EDA is preferred over request-response when you need: real-time data processing and reaction, loose coupling between independently developed services, high scalability and throughput for bursty workloads, support for multiple consumers of the same event stream, complete audit trails through event logs, or when building systems that react to external stimuli (IoT sensors, user interactions, market data feeds). Request-response remains simpler and better suited for synchronous, point-to-point queries where immediate responses are required and the system scale is modest.
Event Sourcing is about how you store data — instead of storing the current state, you store every event (state change) that led to it. The current state is derived by replaying events. CQRS is about how you access data — it separates the write model (commands) from the read model (queries) into different data stores optimized for their respective workloads. While they are often used together (CQRS naturally pairs with event sourcing because events from the write model can update the read model), they solve different problems and can be adopted independently.
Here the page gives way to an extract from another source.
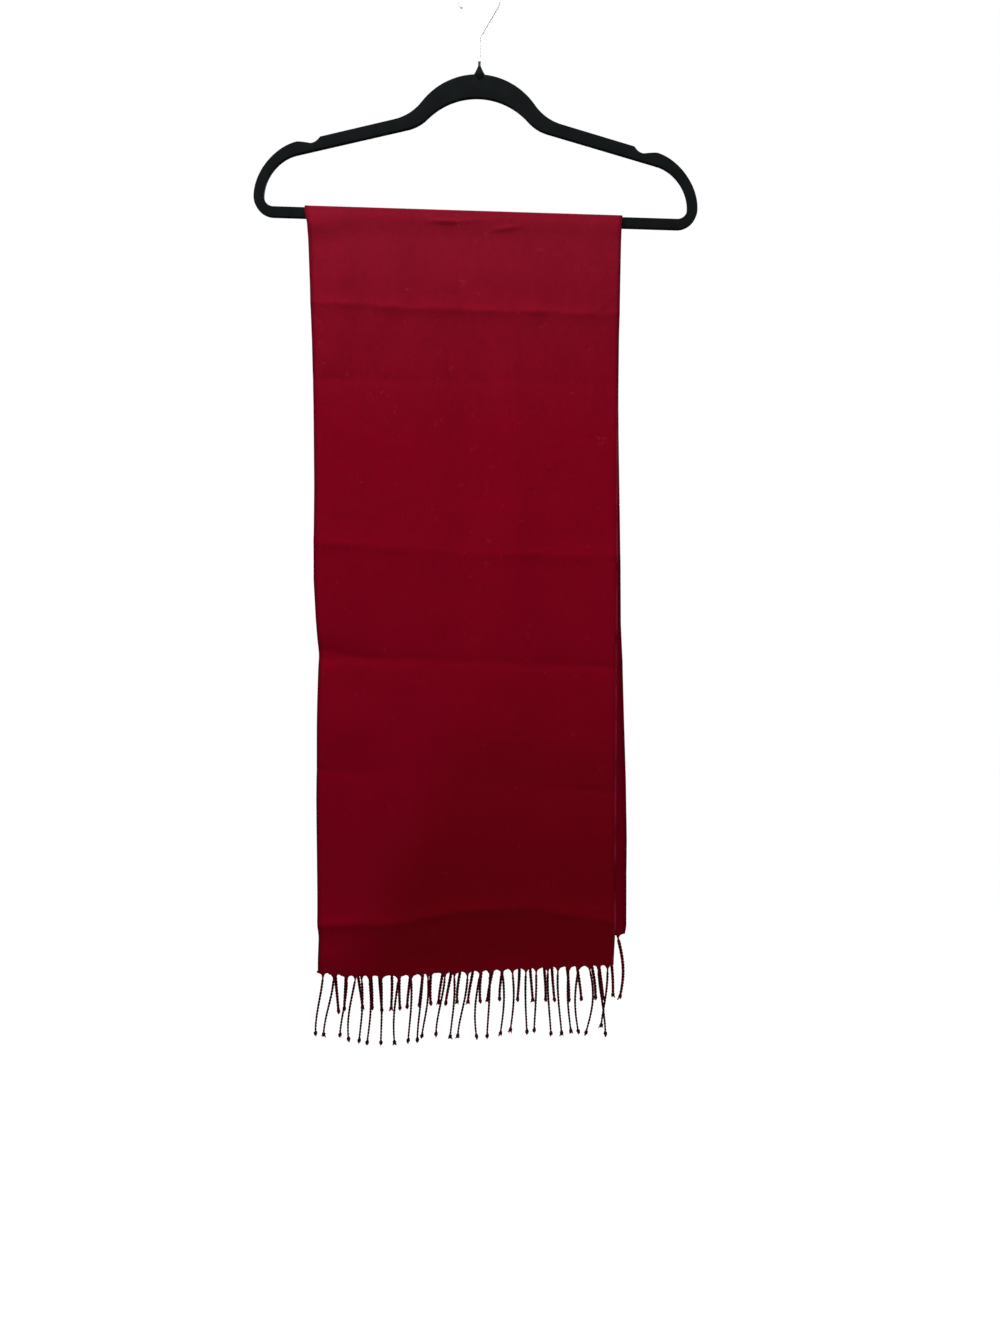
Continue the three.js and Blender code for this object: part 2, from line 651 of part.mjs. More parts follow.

The Saga Pattern manages distributed transactions across multiple microservices without using two-phase commit (2PC), which doesn't scale well in distributed systems. A saga breaks a business transaction into a sequence of local transactions, each publishing an event or sending a message that triggers the next step. If any step fails, the saga executes compensating transactions to undo the preceding changes. This pattern is critical for maintaining data consistency across microservices that each own their private database, ensuring that business operations either complete successfully or roll back cleanly.